▶ DATA FOR THE TASK:

============

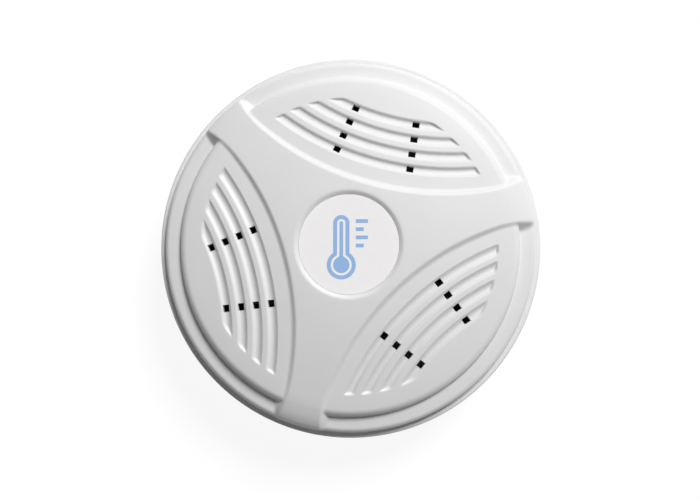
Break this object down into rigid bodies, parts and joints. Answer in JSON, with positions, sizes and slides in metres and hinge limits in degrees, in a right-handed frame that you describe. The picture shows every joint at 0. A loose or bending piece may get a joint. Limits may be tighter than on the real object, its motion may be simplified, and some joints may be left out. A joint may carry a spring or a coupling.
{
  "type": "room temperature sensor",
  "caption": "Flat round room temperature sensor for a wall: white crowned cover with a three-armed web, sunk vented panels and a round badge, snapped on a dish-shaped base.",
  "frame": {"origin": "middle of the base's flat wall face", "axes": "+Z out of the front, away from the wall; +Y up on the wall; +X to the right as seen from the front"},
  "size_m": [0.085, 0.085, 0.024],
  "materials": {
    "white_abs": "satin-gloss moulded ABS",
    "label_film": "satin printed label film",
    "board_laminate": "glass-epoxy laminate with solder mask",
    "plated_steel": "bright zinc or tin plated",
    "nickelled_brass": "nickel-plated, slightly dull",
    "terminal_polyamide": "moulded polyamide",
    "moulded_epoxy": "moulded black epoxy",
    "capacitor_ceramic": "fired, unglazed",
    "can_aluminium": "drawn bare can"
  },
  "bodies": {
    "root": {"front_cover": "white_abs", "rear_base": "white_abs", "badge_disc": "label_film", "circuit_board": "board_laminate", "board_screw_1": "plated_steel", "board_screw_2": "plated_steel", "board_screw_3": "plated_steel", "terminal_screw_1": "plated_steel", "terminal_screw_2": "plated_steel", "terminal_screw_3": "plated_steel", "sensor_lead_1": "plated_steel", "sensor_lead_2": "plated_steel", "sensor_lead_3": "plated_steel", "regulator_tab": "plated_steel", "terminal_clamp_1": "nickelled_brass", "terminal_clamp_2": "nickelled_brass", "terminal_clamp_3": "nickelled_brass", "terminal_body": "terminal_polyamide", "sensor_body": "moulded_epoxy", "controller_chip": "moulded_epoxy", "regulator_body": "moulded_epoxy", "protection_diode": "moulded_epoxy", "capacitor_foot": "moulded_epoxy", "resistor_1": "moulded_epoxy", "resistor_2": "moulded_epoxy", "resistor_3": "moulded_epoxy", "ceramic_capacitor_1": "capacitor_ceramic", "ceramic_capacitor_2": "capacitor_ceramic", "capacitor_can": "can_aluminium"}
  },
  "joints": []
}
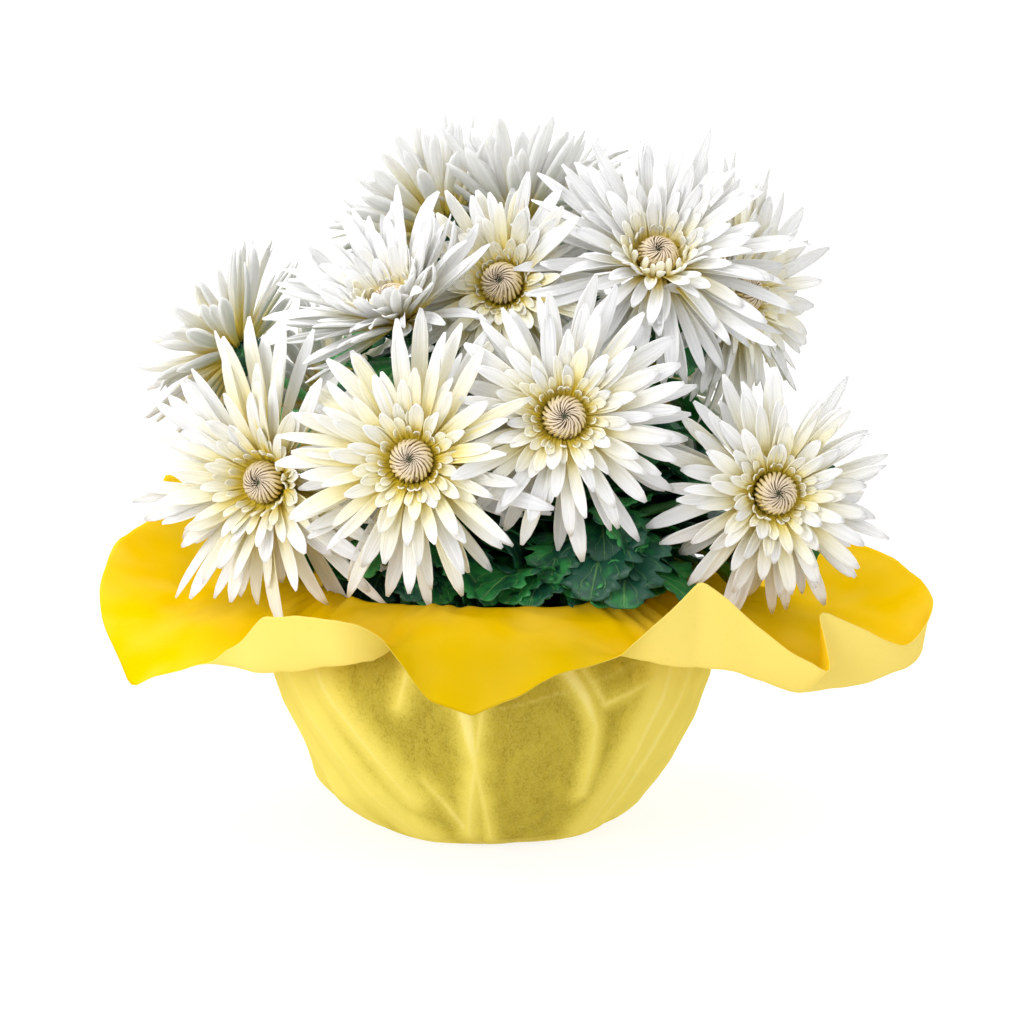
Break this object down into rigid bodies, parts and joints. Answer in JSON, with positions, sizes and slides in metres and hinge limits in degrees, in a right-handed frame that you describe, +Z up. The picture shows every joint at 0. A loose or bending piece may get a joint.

============

▶ TO BE DONE: Please restate the data word for word, every record included.

▶ WRITTEN RESPONSE:
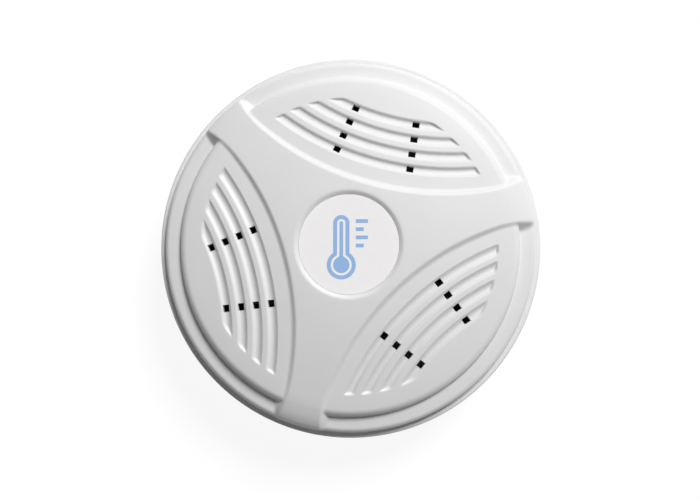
Break this object down into rigid bodies, parts and joints. Answer in JSON, with positions, sizes and slides in metres and hinge limits in degrees, in a right-handed frame that you describe. The picture shows every joint at 0. A loose or bending piece may get a joint. Limits may be tighter than on the real object, its motion may be simplified, and some joints may be left out. A joint may carry a spring or a coupling.
{
  "type": "room temperature sensor",
  "caption": "Flat round room temperature sensor for a wall: white crowned cover with a three-armed web, sunk vented panels and a round badge, snapped on a dish-shaped base.",
  "frame": {"origin": "middle of the base's flat wall face", "axes": "+Z out of the front, away from the wall; +Y up on the wall; +X to the right as seen from the front"},
  "size_m": [0.085, 0.085, 0.024],
  "materials": {
    "white_abs": "satin-gloss moulded ABS",
    "label_film": "satin printed label film",
    "board_laminate": "glass-epoxy laminate with solder mask",
    "plated_steel": "bright zinc or tin plated",
    "nickelled_brass": "nickel-plated, slightly dull",
    "terminal_polyamide": "moulded polyamide",
    "moulded_epoxy": "moulded black epoxy",
    "capacitor_ceramic": "fired, unglazed",
    "can_aluminium": "drawn bare can"
  },
  "bodies": {
    "root": {"front_cover": "white_abs", "rear_base": "white_abs", "badge_disc": "label_film", "circuit_board": "board_laminate", "board_screw_1": "plated_steel", "board_screw_2": "plated_steel", "board_screw_3": "plated_steel", "terminal_screw_1": "plated_steel", "terminal_screw_2": "plated_steel", "terminal_screw_3": "plated_steel", "sensor_lead_1": "plated_steel", "sensor_lead_2": "plated_steel", "sensor_lead_3": "plated_steel", "regulator_tab": "plated_steel", "terminal_clamp_1": "nickelled_brass", "terminal_clamp_2": "nickelled_brass", "terminal_clamp_3": "nickelled_brass", "terminal_body": "terminal_polyamide", "sensor_body": "moulded_epoxy", "controller_chip": "moulded_epoxy", "regulator_body": "moulded_epoxy", "protection_diode": "moulded_epoxy", "capacitor_foot": "moulded_epoxy", "resistor_1": "moulded_epoxy", "resistor_2": "moulded_epoxy", "resistor_3": "moulded_epoxy", "ceramic_capacitor_1": "capacitor_ceramic", "ceramic_capacitor_2": "capacitor_ceramic", "capacitor_can": "can_aluminium"}
  },
  "joints": []
}
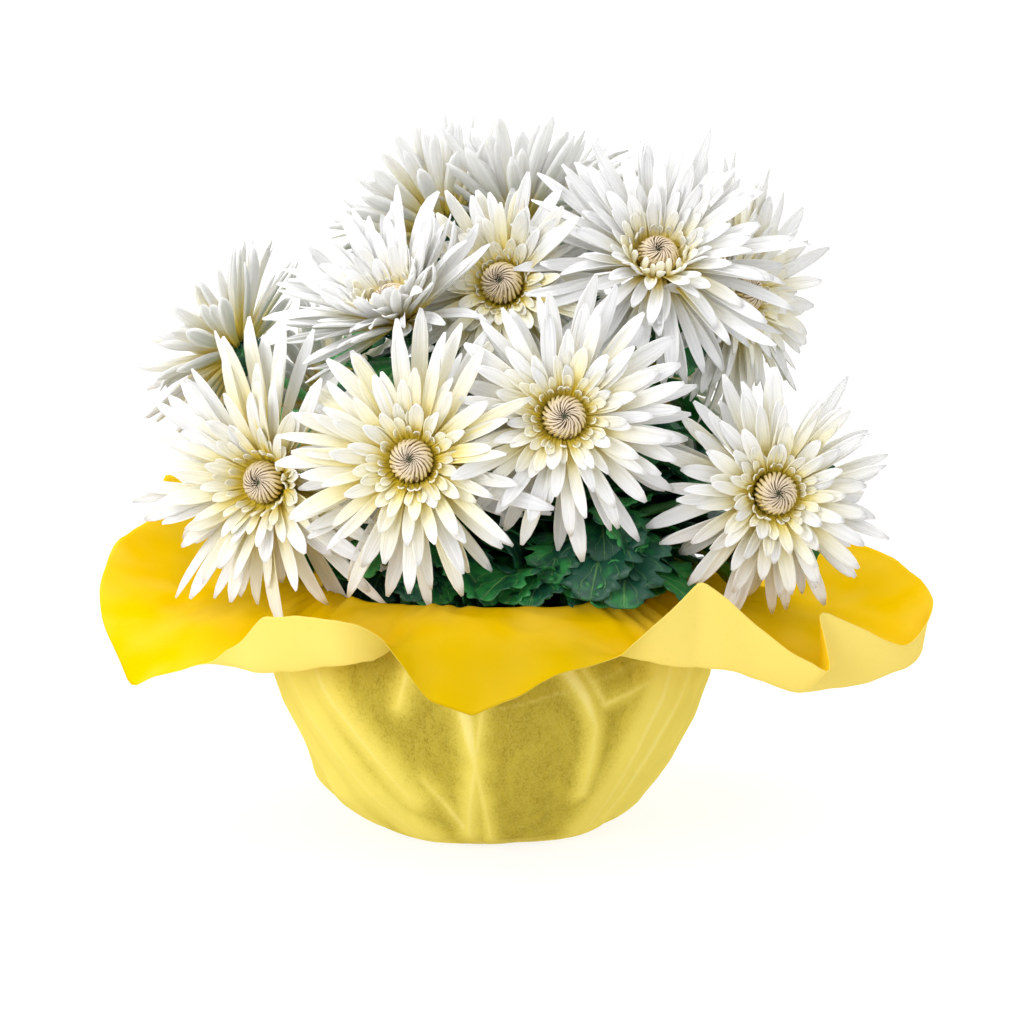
Break this object down into rigid bodies, parts and joints. Answer in JSON, with positions, sizes and slides in metres and hinge limits in degrees, in a right-handed frame that you describe, +Z up. The picture shows every joint at 0. A loose or bending piece may get a joint.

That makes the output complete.